Janvier 1919 : l'écrasement de la révolte spartakiste de Berlin
En janvier 1919, Berlin se retrouve déchiré par de sanglants combats de rue entre ouvriers et forces armées alliées au gouvernement social-démocrate. La presse française commente en temps réel.
Janvier 1919, deux mois après l'Armistice. L'Allemagne tente de se reconstruire sur les cendres de sa défaite. En novembre, une République a été proclamée : le SPD (Parti social-démocrate d'Allemagne) est au gouvernement, avec le chancelier Ebert à sa tête.
Mais la situation politique est loin d'être stabilisée, alors que le pays est confronté à une série de soulèvements de soldats, marins et ouvriers auxquels on donnera le nom de révolution allemande. Les événements qui vont survenir en janvier vont par ailleurs révéler l'ampleur des dissensions entre les sociaux-démocrates au pouvoir, favorables au réformisme, et la gauche restée révolutionnaire, qui s'oppose durement au gouvernement.

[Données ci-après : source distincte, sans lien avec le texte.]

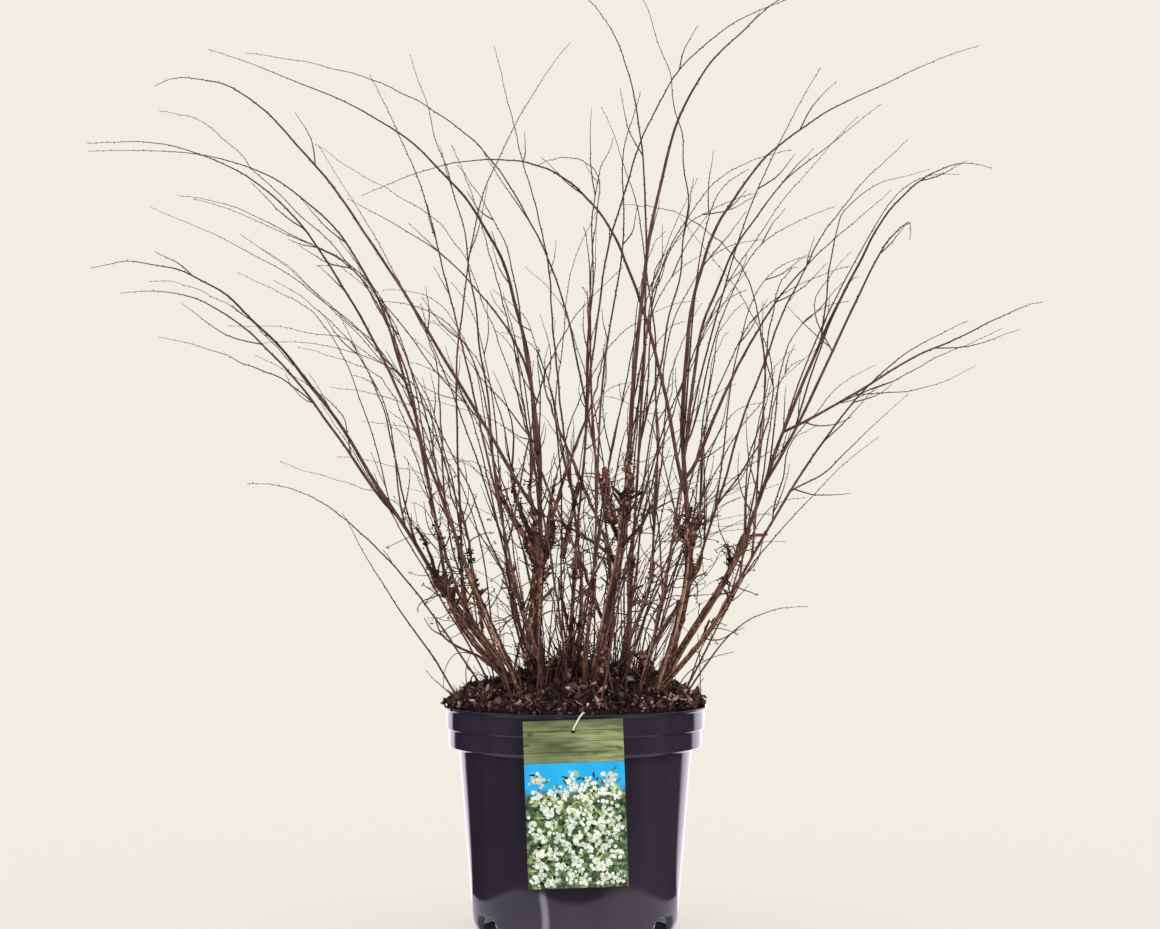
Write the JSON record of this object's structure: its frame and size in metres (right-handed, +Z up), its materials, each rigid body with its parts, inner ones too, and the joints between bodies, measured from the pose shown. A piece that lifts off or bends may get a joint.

L'aile gauche du SPD a en effet fait sécession en 1917 et a créé le 1er janvier 1919, autour de la Ligue spartakiste (KPD) de Karl Liebknecht et de Rosa Luxemburg, le Parti communiste d'Allemagne (KPD). Si le KPD n'est pas à l'origine de la révolte de janvier, il va rapidement soutenir ce que l'on retiendra dans l'histoire sous le nom de « révolte spartakiste » – ou « spartacienne » pour les journaux français de l'époque.
Celle-ci commence le 5 janvier, lorsque des travailleurs s'emparent à Berlin des locaux du journal le Vorwärts, l'organe officiel du SPD qui s'était montré particulièrement hostile aux spartakistes, et installent des barricades dans les rues.
Alors que la tension monte dans la capitale, les Spartakistes décident de soutenir la révolte et appellent à la grève générale. Quelque 500 000 travailleurs se mettent alors en grève et manifestent à Berlin. Mais la violence va bientôt s'emparer des rues.
La Presse titre le 7 : « Les convulsions de l'Allemagne : le sang coule à Berlin ».
« La situation à Berlin est très critique. Les Spartaciens ont pénétré dans le palais du chancelier d'où ils ont tiré sur les imprimeries du “Vorwaerts” [...].
Des manifestants ont pénétré ce matin, à six heures, dans le domicile du nouveau préfet de police, M. Ernst, y ont installé des mitrailleuses, puis, ayant rassemblé des spartaciens sur l'Alexanderplatz, leur ont distribué des armes. »
Au sein de la Ligue spartakiste, on avait hésité sur la conduite à suivre : fallait-il négocier avec le gouvernement Ebert ? Ou se lancer dans l'insurrection armée (c'était l'avis de Rosa Luxemburg) ? Les travailleurs ont tranché en engageant les combats de rue.
La presse française, dans son immense majorité, va se montrer hostile au mouvement insurrectionnel. Le 8 janvier, Le Petit Journal écrit :
« Berlin est depuis dimanche le théâtre d'une émeute encore plus violente que les précédentes. Les adhérents du groupe Spartacus, mettant à exécution leurs menaces, ont donné un assaut qu'ils comptaient décisif contre le gouvernement.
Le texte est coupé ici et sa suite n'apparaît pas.